If the corporation has certain extraordinary items of $1,000,000 or more, a net operating loss deduction, or a section 481(a) adjustment, special rules apply. Include these amounts on line 23b. Also include on line 23b the de minimis extraordinary items that the corporation chooses to exclude from line 21. See Extraordinary items earlier.

Line 24

Figure the tax on the amount in each column on line 23c by following the same steps used to figure the tax on Form 1120-W, page 1, line 14.

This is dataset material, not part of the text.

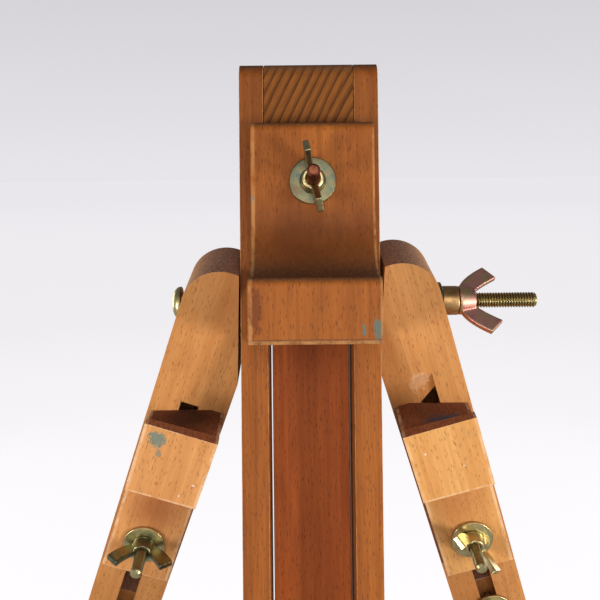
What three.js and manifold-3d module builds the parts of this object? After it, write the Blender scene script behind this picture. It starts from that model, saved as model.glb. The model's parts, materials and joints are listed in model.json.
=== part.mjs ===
// A wooden artist's field easel: a centre mast between two side legs, clamped by one long bolt.
// Units are millimetres and +Z is up. Each leg is built in its own frame, with the pivot at the origin,
// its length along -Z, its front face towards -Y, and +X pointing away from the mast on the right leg.
import * as THREE from 'three';
import { mergeVertices } from 'three/addons/utils/BufferGeometryUtils.js';
import Module from 'manifold-3d';

const wasm = await Module();
wasm.setup();

const GAP = 0.3; // running gap between pieces that touch
const ROUND_SIDES = 32;
const deg = THREE.MathUtils.degToRad;

// Stance
const MAST_LEAN = 11.25; // the mast leans back by this much
const LEG_TILT = 22.5; // the plane of the legs stands this far behind the mast
const SPLAY = { left: 19.6, right: 17.5 }; // each leg's angle to the mast, seen from the front
const BEVEL = { // the faces that meet the mast: angle to the leg, and clearance at the pivot
  left: { angle: 16.8, clearance: 1.3 },
  right: { angle: 18.7, clearance: 1 },
};
const CENTRE_REACH = 716; // pivot to floor along the mast

// Mast
const MAST_WIDTH = 68;
const MAST_DEPTH = 42;
const MAST_TOP = 118; // above the pivot
const MAST_BOTTOM = -672;
const RAIL_WIDTH = 13.2;
const OPENING = MAST_WIDTH - 2 * RAIL_WIDTH;
const TOP_BLOCK = { width: 43.9, height: 31 };
const PIVOT_BLOCK = { top: 28, bottom: -12 };
const END_ROUND = 9; // front and back edges of the mast's top
const GUIDE_HEIGHT = 56;

// Centre bar, which slides down between the rails
const BAR_WIDTH = 39;
const BAR_DEPTH = 15;
const BAR_RECESS = 20;
const BAR_TOP = PIVOT_BLOCK.bottom - 2;
const BAR_FRONT = -MAST_DEPTH / 2 + BAR_RECESS;

// Top clamp
const CLAMP_PLACE = { x: 1.4, boltZ: 56 };
const CLAMP = {
  width: 58.6,
  top: 85,
  bottom: -20,
  noseTop: 5, // where the nose's flat front ends
  noseRound: 4.6,
  scotiaTop: 40,
  plate: 12,
  plateRound: 5,
  nose: 40,
  chamfer: 2.4,
};
const CLAMP_PAD = { width: 52, height: 34, depth: 8 };

// Side legs
const LEG_WIDTH = 39.5;
const LEG_DEPTH = 40;
const LEG_END = 660; // pivot to the leg bar's lower end
const LEG_CROWN = { left: 4, right: 7.5 }; // the round top's centre is this far above the pivot
const PIVOT_TO_MAST = { left: 11, right: 12 }; // pivot to the mast's side
const GROOVE_WIDTH = 20;
const FRONT_WALL = 10;
const SLOT_WIDTH = 9.4;
const SLOT_TOP = { left: 50.5, right: 47 };
const SLOT_SLANT = { left: 0, right: 3.4 }; // the slot's ragged top end, half its rise
const RUN_OUT = { length: 13, radius: 26 }; // the cutter's shallow scoop above the right slot
const STRIP_DEPTH = 7.5;
const STRIP_TOP = 4; // the groove starts this far below the slot's top
const STRIP_END = { left: -160, right: -152 };
const SLOT_END = 610;

// Leg extensions, which slide in the grooves at the back of the legs
const EXTENSION_WIDTH = GROOVE_WIDTH - 2 * GAP;
const EXTENSION_DEPTH = LEG_DEPTH - FRONT_WALL - 2 * GAP;
const LOCK_FROM_TOP = 14;
const LOCK_PLACE = { left: 201, right: 192 }; // pivot to lock bolt along the leg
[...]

Line 25. Alternative Minimum Tax

The corporation may owe AMT unless it will be a “small corporation” exempt from the AMT under section 55(e) for its 2014 tax year. To figure the AMT, use the 2013 Form 4626 and its instructions as a guide. Figure AMTI using income and deductions for the annualization period entered in each column on line 20. Multiply the AMTI by the annualization amounts on line 22 before subtracting the exemption amount. Multiply that result by 20% and subtract any AMT foreign tax credit plus the amount on line 24 to arrive at the AMT.

Line 26. Other Taxes

For the same taxes used to figure line 19 of Form 1120-W, figure the amounts for the months shown on line 20.

Line 28. Credits

Enter the credits to which the corporation is entitled for the months shown in each column on line 20. Do not annualize any credit. However, when figuring the credits, annualize any item of income or deduction used to figure the credit.

Part III. Required Installments

Line 33

Before completing line 33 in columns (b) through (d), complete lines 34 through 38 in each of the preceding columns. For example, complete lines 34 through 38 in column (a) before completing line 33 in column (b).

Line 35

Large corporations,” see the instructions for page 1, line 25, for the amount to enter.

Line 38. Required Installments

For each installment, enter the smaller of line 34 or line 37 on line 38. Also enter the result on page 1, Part I, line 25.